REQUIRED TASK: A precise retyping is required of every line from the one containing "buildRails(base);" down to the one containing "obj.data.transform(world)", both included, and of no other line.

DATA:
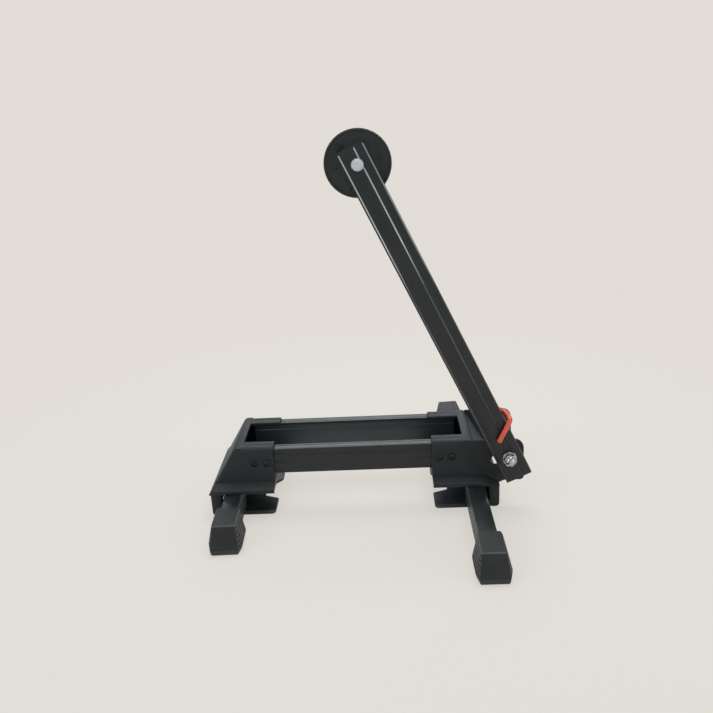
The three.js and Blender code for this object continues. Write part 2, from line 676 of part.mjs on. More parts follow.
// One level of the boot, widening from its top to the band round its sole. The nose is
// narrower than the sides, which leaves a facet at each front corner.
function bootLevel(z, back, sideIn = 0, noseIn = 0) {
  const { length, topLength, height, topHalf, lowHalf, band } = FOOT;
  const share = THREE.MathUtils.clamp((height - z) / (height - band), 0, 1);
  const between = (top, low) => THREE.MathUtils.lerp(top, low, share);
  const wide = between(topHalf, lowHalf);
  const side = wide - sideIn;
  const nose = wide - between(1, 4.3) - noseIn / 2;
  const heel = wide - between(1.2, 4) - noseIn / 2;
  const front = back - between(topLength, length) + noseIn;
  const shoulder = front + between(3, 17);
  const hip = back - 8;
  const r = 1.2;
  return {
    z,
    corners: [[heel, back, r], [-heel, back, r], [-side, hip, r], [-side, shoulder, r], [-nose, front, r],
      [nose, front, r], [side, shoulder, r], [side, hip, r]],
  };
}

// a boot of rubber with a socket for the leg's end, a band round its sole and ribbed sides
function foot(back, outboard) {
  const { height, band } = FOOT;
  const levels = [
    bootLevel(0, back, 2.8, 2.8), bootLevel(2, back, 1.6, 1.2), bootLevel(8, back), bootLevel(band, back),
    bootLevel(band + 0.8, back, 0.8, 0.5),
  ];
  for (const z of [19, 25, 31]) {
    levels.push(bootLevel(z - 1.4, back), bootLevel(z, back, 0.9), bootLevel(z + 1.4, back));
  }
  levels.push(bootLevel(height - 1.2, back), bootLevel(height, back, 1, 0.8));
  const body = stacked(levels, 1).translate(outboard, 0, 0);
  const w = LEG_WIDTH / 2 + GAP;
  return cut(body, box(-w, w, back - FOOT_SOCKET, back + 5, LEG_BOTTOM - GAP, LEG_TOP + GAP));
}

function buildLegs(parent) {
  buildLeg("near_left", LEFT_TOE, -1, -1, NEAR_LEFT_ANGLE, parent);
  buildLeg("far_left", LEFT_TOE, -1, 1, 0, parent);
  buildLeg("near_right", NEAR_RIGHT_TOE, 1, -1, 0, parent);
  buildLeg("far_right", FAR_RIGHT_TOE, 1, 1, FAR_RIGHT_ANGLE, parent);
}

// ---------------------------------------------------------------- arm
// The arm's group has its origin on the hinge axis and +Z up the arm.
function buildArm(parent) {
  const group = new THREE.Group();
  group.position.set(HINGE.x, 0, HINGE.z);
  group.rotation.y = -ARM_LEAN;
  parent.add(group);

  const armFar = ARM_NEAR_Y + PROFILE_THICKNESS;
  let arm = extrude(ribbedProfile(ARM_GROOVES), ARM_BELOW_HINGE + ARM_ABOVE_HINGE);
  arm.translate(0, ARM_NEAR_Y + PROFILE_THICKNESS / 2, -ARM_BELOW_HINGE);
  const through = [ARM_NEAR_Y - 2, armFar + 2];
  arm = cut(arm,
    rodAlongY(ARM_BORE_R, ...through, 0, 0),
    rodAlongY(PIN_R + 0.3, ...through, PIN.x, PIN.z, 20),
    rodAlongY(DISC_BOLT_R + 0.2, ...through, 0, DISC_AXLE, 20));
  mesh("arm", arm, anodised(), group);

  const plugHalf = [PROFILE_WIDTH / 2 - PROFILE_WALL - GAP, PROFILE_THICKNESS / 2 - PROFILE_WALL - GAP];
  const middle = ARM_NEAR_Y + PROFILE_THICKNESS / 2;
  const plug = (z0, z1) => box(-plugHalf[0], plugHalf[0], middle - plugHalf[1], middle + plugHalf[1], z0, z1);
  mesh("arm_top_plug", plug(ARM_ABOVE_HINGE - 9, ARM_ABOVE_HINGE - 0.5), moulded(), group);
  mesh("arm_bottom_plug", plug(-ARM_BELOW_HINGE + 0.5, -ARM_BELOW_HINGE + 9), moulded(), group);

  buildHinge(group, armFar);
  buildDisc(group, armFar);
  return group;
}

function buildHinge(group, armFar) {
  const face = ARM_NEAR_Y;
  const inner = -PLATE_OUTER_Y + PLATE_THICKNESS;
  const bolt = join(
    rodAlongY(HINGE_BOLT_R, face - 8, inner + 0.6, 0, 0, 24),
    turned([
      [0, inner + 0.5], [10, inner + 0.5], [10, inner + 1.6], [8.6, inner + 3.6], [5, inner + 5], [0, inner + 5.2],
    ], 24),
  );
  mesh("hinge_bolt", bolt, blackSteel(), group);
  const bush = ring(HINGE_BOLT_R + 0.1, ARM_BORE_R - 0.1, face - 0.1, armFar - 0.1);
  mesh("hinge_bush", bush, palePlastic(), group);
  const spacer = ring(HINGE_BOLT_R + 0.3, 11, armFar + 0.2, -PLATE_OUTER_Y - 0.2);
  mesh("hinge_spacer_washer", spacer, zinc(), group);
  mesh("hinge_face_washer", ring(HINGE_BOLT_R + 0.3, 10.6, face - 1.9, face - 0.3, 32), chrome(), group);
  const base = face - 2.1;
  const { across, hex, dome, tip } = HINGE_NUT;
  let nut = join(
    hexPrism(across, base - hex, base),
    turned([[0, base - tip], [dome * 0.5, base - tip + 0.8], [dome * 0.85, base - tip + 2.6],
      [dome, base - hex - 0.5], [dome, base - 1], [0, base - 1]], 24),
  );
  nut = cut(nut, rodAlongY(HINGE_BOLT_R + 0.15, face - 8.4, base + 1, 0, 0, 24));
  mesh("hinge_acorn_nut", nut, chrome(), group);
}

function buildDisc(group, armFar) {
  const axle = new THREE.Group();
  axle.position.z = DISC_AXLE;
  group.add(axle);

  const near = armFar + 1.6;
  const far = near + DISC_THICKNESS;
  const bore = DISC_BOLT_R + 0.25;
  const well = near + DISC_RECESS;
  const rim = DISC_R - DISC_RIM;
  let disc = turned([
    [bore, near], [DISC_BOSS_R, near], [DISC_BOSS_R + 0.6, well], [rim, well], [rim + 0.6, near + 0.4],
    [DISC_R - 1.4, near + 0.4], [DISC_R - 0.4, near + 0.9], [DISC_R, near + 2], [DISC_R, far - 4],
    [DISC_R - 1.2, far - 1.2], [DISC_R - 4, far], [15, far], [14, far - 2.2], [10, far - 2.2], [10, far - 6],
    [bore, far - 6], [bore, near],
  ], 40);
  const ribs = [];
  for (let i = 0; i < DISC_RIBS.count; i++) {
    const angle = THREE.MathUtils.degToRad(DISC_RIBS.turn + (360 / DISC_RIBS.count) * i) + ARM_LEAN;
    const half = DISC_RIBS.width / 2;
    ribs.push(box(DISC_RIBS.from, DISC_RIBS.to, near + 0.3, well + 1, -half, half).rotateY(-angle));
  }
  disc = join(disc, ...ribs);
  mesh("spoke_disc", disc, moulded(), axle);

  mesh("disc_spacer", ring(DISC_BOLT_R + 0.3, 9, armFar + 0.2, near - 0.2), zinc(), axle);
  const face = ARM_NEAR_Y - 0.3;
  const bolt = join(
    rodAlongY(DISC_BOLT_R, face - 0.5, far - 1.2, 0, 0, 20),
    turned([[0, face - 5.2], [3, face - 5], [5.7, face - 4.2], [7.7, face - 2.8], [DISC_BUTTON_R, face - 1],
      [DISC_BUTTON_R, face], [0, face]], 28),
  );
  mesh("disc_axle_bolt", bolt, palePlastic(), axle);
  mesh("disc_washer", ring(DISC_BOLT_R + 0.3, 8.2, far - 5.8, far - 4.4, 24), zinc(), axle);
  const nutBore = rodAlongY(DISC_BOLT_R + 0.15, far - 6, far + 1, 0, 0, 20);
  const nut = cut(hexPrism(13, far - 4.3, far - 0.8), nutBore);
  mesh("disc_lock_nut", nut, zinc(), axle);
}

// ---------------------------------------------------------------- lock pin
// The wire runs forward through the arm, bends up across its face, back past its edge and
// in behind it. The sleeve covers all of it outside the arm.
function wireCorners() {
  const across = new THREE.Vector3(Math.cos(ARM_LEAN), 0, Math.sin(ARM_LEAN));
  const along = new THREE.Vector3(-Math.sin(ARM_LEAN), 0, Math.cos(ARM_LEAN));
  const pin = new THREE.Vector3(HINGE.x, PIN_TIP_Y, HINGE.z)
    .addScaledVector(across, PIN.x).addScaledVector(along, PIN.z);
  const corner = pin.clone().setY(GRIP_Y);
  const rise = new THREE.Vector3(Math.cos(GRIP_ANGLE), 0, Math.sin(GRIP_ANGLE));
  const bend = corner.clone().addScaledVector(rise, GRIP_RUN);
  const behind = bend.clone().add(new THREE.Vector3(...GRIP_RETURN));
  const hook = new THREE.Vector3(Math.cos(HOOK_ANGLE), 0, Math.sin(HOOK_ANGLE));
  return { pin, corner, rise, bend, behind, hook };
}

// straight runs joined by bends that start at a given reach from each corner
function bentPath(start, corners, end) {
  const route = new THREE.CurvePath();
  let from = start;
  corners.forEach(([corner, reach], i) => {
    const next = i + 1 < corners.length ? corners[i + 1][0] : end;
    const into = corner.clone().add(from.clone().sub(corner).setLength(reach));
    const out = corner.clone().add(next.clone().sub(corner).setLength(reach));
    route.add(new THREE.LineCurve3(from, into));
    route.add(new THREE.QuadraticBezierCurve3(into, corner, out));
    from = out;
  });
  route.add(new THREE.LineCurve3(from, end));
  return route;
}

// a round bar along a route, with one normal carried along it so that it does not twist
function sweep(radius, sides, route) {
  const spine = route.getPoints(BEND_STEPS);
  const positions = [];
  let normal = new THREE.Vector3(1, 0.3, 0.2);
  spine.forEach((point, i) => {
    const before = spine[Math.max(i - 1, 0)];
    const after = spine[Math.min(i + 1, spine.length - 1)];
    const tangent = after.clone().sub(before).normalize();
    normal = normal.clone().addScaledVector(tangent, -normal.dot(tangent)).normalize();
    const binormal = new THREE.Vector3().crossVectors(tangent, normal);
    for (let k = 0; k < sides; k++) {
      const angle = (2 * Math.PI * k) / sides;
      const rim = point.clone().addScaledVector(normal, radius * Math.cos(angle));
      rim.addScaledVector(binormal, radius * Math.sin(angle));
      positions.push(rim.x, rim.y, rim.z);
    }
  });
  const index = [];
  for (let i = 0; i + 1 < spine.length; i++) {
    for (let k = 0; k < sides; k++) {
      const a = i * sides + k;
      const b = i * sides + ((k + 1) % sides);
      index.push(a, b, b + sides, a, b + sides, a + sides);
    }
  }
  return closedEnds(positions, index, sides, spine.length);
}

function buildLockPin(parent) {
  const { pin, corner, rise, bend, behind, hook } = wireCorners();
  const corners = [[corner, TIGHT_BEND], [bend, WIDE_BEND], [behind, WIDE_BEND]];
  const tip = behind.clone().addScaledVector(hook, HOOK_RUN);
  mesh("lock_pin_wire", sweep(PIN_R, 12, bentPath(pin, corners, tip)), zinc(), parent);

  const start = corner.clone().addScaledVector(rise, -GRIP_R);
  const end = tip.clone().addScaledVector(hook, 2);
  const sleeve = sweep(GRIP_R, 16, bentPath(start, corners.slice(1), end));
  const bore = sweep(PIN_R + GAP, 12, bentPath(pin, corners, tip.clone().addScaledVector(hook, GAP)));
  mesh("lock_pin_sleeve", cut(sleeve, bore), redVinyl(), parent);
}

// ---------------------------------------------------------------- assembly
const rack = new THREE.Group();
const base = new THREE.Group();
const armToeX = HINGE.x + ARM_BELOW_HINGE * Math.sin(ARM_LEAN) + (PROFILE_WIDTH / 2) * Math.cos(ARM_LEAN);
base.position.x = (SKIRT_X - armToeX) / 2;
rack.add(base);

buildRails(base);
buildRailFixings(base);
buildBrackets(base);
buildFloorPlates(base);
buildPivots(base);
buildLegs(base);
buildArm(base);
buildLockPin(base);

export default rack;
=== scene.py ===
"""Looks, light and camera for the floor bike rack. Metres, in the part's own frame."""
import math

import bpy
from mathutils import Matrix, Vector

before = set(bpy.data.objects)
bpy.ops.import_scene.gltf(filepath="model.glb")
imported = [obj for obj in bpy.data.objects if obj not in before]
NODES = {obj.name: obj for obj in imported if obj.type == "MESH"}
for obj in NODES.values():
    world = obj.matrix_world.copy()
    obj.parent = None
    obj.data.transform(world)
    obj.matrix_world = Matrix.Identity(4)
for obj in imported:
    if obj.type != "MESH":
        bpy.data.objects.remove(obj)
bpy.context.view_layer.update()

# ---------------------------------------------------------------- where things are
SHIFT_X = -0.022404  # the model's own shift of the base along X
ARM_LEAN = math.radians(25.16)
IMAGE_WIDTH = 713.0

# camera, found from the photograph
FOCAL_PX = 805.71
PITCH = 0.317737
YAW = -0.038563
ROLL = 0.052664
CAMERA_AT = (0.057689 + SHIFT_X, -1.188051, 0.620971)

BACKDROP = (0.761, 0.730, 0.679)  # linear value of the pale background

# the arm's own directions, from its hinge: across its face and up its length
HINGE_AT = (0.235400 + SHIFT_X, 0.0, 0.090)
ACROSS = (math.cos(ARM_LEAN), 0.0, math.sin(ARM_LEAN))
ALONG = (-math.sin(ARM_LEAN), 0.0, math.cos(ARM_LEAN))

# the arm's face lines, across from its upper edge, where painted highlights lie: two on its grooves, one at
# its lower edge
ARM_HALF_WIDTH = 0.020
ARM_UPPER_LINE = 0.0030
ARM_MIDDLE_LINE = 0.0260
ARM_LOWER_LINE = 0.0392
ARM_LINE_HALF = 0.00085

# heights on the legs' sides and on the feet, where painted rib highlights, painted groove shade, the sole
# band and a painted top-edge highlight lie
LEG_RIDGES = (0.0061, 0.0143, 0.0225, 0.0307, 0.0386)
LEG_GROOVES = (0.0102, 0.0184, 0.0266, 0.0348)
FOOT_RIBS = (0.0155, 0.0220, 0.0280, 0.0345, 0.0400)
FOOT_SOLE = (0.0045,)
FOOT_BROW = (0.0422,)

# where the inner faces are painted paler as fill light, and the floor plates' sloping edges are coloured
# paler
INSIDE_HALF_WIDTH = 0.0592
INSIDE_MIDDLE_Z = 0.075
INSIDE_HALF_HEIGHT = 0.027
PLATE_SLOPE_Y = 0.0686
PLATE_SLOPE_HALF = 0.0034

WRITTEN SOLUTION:
buildRails(base);
buildRailFixings(base);
buildBrackets(base);
buildFloorPlates(base);
buildPivots(base);
buildLegs(base);
buildArm(base);
buildLockPin(base);

export default rack;
=== scene.py ===
"""Looks, light and camera for the floor bike rack. Metres, in the part's own frame."""
import math

import bpy
from mathutils import Matrix, Vector

before = set(bpy.data.objects)
bpy.ops.import_scene.gltf(filepath="model.glb")
imported = [obj for obj in bpy.data.objects if obj not in before]
NODES = {obj.name: obj for obj in imported if obj.type == "MESH"}
for obj in NODES.values():
    world = obj.matrix_world.copy()
    obj.parent = None
    obj.data.transform(world)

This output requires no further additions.